The next day, Noel texted me to tell me the gardeners might call me with some questions; they'd asked him and he told them to call me because he didn't know the answers. I didn't get a call. Late in the afternoon, several hours later, Ingrid sent me email (guaranTEED to be the best way to reach somebody with an urgent question).

Initially I was focusing on the garden beds in back plus a few planted areas, versus the entire yard.  Based on our conversations, I'm now addressing the entire yard / everything.



All weeds will be removed: some by root (in the garden beds) and some with weed-wacker (in open spaces like east side of deck, east side of house; bare earth is not desirable).  In areas where turf grass is mixed with weeds, we'll pull the weeds we can, and wack what remains.

Wait. What?

I was on a job site when I got her email, literally forty feet in the air on a shaky scaffolding. I responded as quickly as possible:

Please do not work on the east side of the deck, that area is still under construction. Not sure why you're expanding the area we agreed would be maintained?

And she shot back:

I am desperately trying to get clarity with you.  Please understand I am trying to figure out exactly what you want done.  You said "everything" then did not clarify anything other than mowing that should not be done.  SO i've indeed addressed everything.



The area to the east can be weed wacked in 5 minutes.  The weeds are getting tall.

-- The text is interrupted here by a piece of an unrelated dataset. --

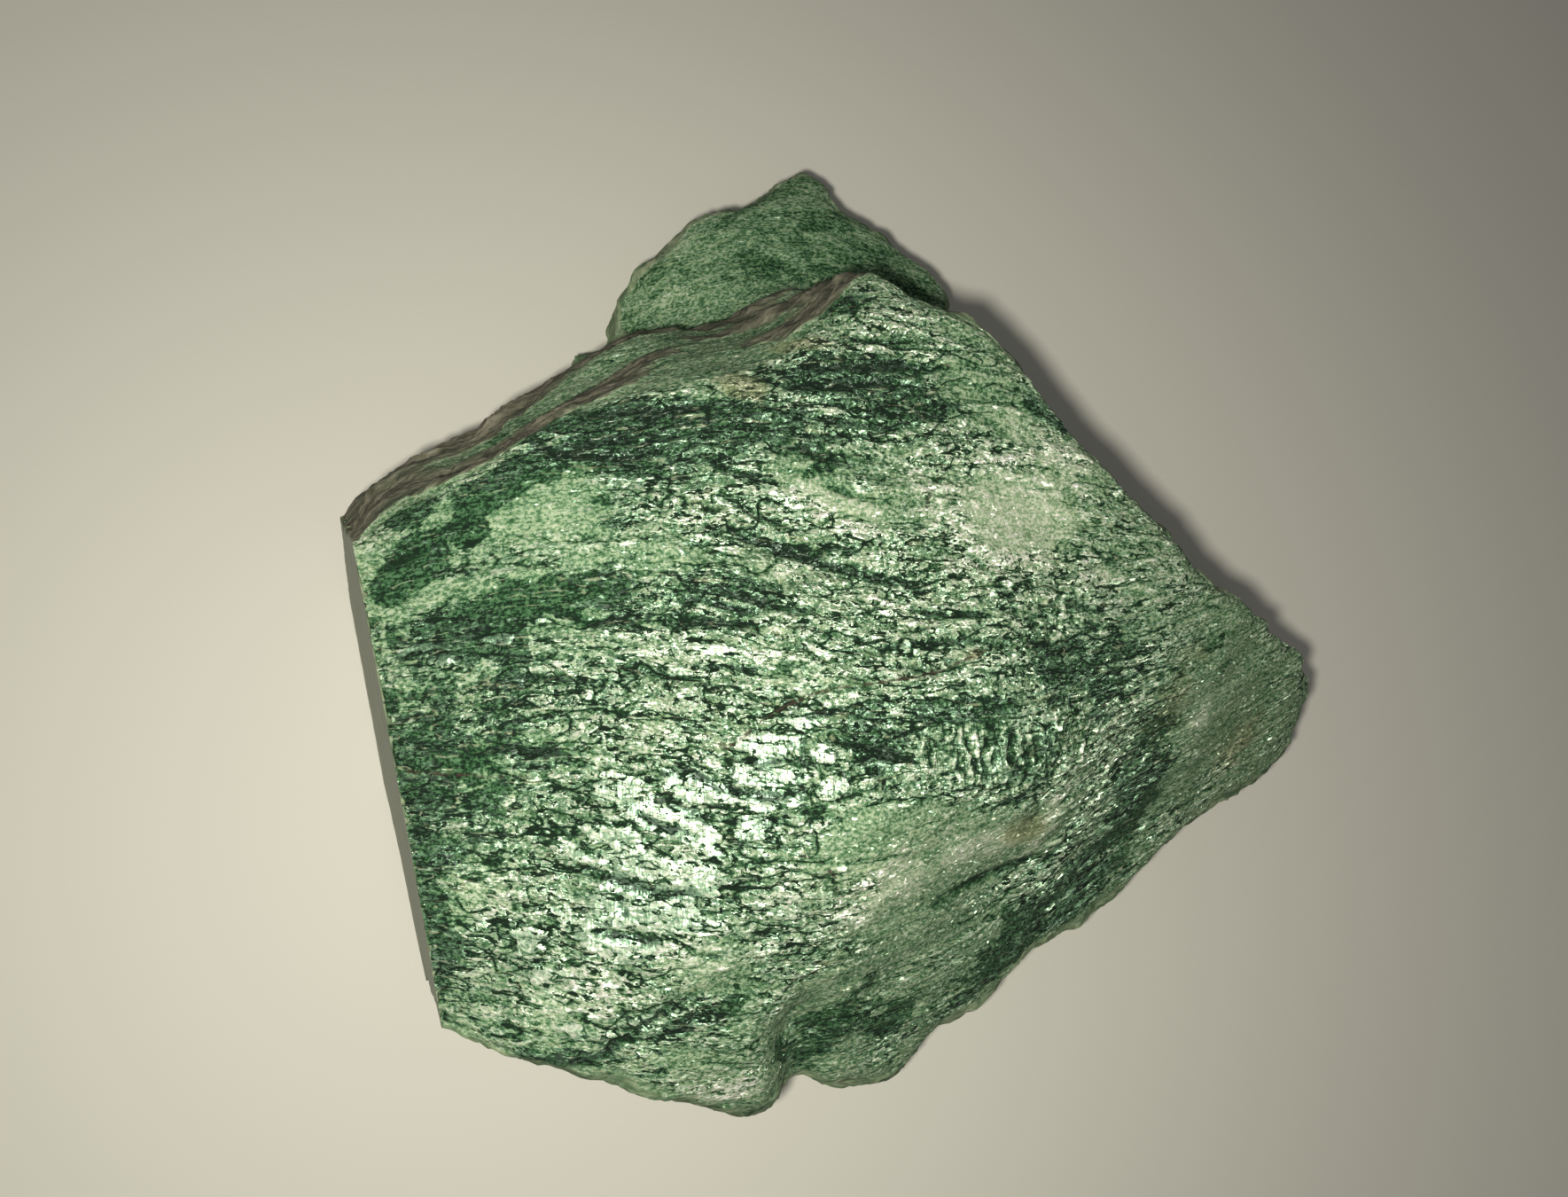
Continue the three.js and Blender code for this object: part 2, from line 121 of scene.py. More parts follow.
world = bpy.data.worlds.new("Surround")
world.use_nodes = True
world.node_tree.nodes["Background"].inputs["Color"].default_value = (0.93, 0.95, 1.0, 1)
world.node_tree.nodes["Background"].inputs["Strength"].default_value = 0.13
bpy.context.scene.world = world
bpy.context.scene.view_settings.view_transform = "Standard"
bpy.context.scene.view_settings.look = "None"

# %% [markdown]
# ## The lump's skin
#
# The packed solid has facets about 2 mm across. A voxel remesh turns a copy of it into an even skin of small
# squares, and smoothing takes the facets away. Smoothing would also round the edges of the lump, so a point
# on a crease hardly moves. The sawn face and the underside are truly flat, so their points are put back on
# their planes.

# %% Copy the solid and remesh it
SQUARE = 0.50 * MM
SAME_POINT = 1e-6


def apply_modifiers(thing):
    bpy.context.view_layer.update()
    graph = bpy.context.evaluated_depsgraph_get()
    seen = thing.evaluated_get(graph)
    mesh = bpy.data.meshes.new_from_object(seen, preserve_all_data_layers=True, depsgraph=graph)
    thing.modifiers.clear()
    thing.data = mesh
    mesh.calc_loop_triangles()
    return mesh


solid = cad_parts[NODE].data.copy()
merged = bmesh.new()
merged.from_mesh(solid)
bmesh.ops.remove_doubles(merged, verts=merged.verts, dist=SAME_POINT)
merged.to_mesh(solid)
merged.free()
solid.materials.clear()
lump = bpy.data.objects.new("Fuchsite_lump", solid)
bpy.context.scene.collection.objects.link(lump)
remesh = lump.modifiers.new("Remesh", "REMESH")
remesh.mode = "VOXEL"
remesh.voxel_size = SQUARE
skin = apply_modifiers(lump)
print("skin has", len(skin.polygons), "squares")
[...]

What about the east side of house?

She doesn't seem to be trying too desperately to get clarity. I said I wanted everything done in the maintained area of the garden. She just decided to ignore my very specific and detailed explanations of why the rest of the garden was not to be maintained without asking for clarification in any specific terms.

But it is not often that people acknowledge their own mistakes. I admit I should have just called it off at the quarterly payment argument, but I chose to honour the contract rather than common sense, and much of that is my fault.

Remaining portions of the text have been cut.